The great repeal Bill, which I think is at the essence of the actions you now propose, seeks to end the European Union’s legal supremacy in the UK by converting all EU requirements to British law as soon as Britain, or, should I say, the UK, exits the block. It will pass through Parliament at the same time as negotiations with Brussels and will activate the end of the authority of the European Communities Act 1972 in the UK on day one of EU exit. Critically, the process will be separate from article 50 negotiations, which will activate the formal mechanism to leave the EU.

Given that your written statement to Members last Friday, when you first announced your intention to make an application to be granted permission to intervene in the proposed appeal before the Supreme Court, listed the reasons you gave for that, based on the judgments by the High Court and the High Court of Justice in Northern Ireland, and that the matters you raise will be subject to bilateral or quadrilateral negotiation between the Welsh and UK Government or the four UK home nations, and not article 50 negotiations, does that not invalidate your involvement in a legal case that applies to whether or not the UK Government can invoke article 50 negotiations, a separate matter, without having parliamentary approval?
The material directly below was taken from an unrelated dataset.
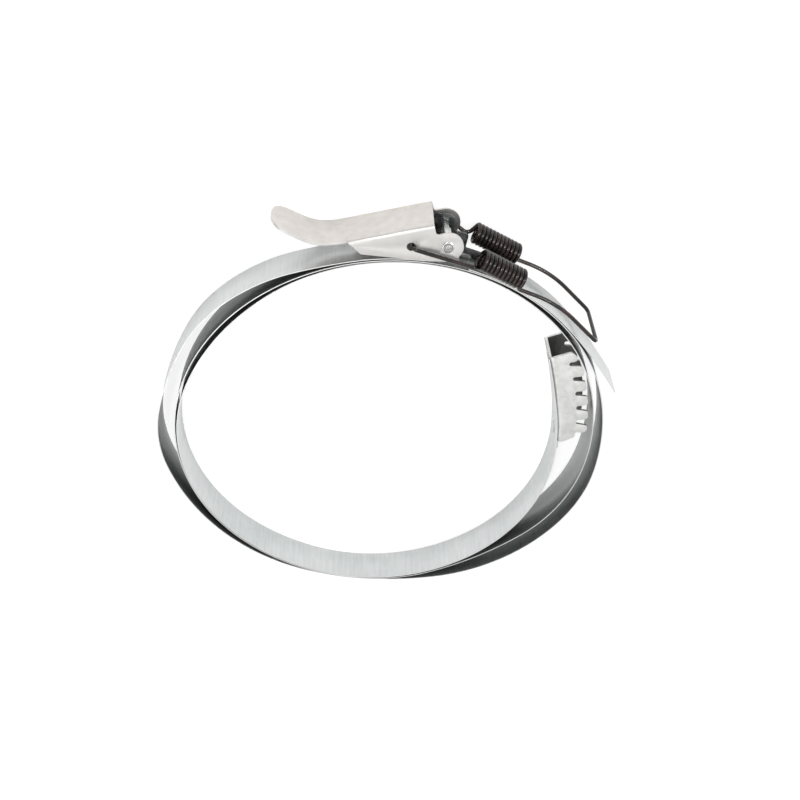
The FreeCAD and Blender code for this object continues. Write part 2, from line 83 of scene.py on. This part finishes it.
class Grain(Enum):
    """Direction in which a finish is drawn out, as noise scales along X, Y and Z."""

    ACROSS_BAND = (900.0, 900.0, 45.0)
    EVEN = (420.0, 420.0, 420.0)
    ALONG_LEVER = (140.0, 620.0, 620.0)
    FINE = (700.0, 700.0, 700.0)


# Short ways to build node trees.


def fill_inputs(tree: bpy.types.NodeTree, node: bpy.types.Node, inputs: Inputs) -> None:
    """Set or link a node's inputs.

    Args:
        tree: The tree that holds the node.
        node: The node.
        inputs: A value, a colour or a source socket for each input's name or index.
    """
    for name, value in inputs.items():
        socket = node.inputs[name]
        if isinstance(value, bpy.types.NodeSocket):
            tree.links.new(value, socket)
        elif socket.type == "RGBA":
            socket.default_value = (*value, 1.0)
        else:
            socket.default_value = value


def add_node(tree: bpy.types.NodeTree, kind: str, inputs: Optional[Inputs] = None,
             **settings: object) -> bpy.types.Node:
    """Add a node.

    Args:
        tree: The tree to add it to.
        kind: The node's type.
        inputs: What fill_inputs takes.
        settings: The node's own properties, such as its operation.

    Returns:
        The new node.
    """
    node = tree.nodes.new(kind)
    for name, value in settings.items():
        setattr(node, name, value)
    fill_inputs(tree, node, inputs or {})
    return node


def calculate(tree: bpy.types.NodeTree, operation: str, *values: object) -> bpy.types.NodeSocket:
    """Add a piece of arithmetic.

    Args:
        tree: The tree to add it to.
        operation: What it does, such as "MULTIPLY".
        values: Its numbers or source sockets.

    Returns:
        The result.
    """
    return add_node(tree, "ShaderNodeMath", dict(enumerate(values)), operation=operation).outputs[0]


def remap(tree: bpy.types.NodeTree, mask: bpy.types.NodeSocket, span: Span,
          target: Span = UNIT_SPAN) -> bpy.types.NodeSocket:
    """Spread one span of a mask over another.

    Args:
        tree: The tree to add to.
        mask: The mask.
        span: Its values at the ends.
        target: What the ends become.

    Returns:
        The new mask.
    """
    return add_node(tree, "ShaderNodeMapRange", {
        "Value": mask, "From Min": span[0], "From Max": span[1],
        "To Min": target[0], "To Max": target[1]}).outputs["Result"]


def mix(tree: bpy.types.NodeTree, kind: str, share: object, first: object,
        second: object) -> bpy.types.NodeSocket:
    """Mix two numbers or two colours.

    Args:
        tree: The tree to add to.
        kind: "FLOAT" or "RGBA".
        share: The second one's share.
        first: Value or socket.
        second: Value or socket.

    Returns:
        The mixture.
    """
    return add_node(tree, "ShaderNodeMix", data_type=kind, inputs={
        "Factor": share, "A": first, "B": second}).outputs["Result"]


def ramp(tree: bpy.types.NodeTree, mask: bpy.types.NodeSocket, span: Span, low: Colour,
         high: Colour) -> bpy.types.NodeSocket:
    """Turn a mask into a colour between two.

    Args:
        tree: The tree to add to.
        mask: The mask.
        span: Where in the mask the two colours lie.
        low: Colour at the span's start.
        high: Colour at the span's end.

    Returns:
        The colour.
    """
    node = add_node(tree, "ShaderNodeValToRGB", {"Fac": mask})
    for index, colour in enumerate((low, high)):
        node.color_ramp.elements[index].position = span[index]
        node.color_ramp.elements[index].color = (*colour, 1.0)
    return node.outputs["Color"]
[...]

The existing convention between the Welsh and UK Government is detailed in ‘Devolution Guidance Note 9: Parliamentary and Assembly Primary Legislation Affecting Wales’. It says:

‘The UK Government would not normally bring forward or support proposals to legislate in relation to Wales on subjects in which the Assembly has legislative competence without the Assembly’s consent. If the UK Government agrees to include provisions which are within the Assembly’s legislative competence in a parliamentary Bill, Welsh Ministers will need to gain the consent of the Assembly via a Legislative Consent Motion.’

How, therefore, do you respond to the statement to the external affairs committee yesterday by Professor Michael Keating that, in evidence to a committee in Scotland, the Secretary of State for Scotland said the great repeal Bill would not be an opportunity to roll back on devolved powers? Professor Keating expressed his view that the UK Government were very unlikely to do this.

Yesterday, in the same committee, the First Minister expressed his view that the free movement of people, having to make financial contributions to the EU, and being subject to judgments of the European Court of Justice, were secondary to full and unfettered access to the single market.

How, therefore, do you respond to the evidence given yesterday by Professor Roger Scully to committee that, for many people who voted ‘leave’ in Wales, their priority is to prevent free movement of people or to control EU migration, and, he added, something politicians must be aware of?

Finally, in respect of the First Minister’s evidence to committee yesterday, he stated that, if the great repeal Bill encroaches on devolved Assembly powers, there would need to be a legislative consent motion. Would you agree that that means that, if the great repeal Bill does not encroach on devolved Assembly powers, there would not need to be a legislative consent motion and that, therefore, might question the justification for your intervention on this matter?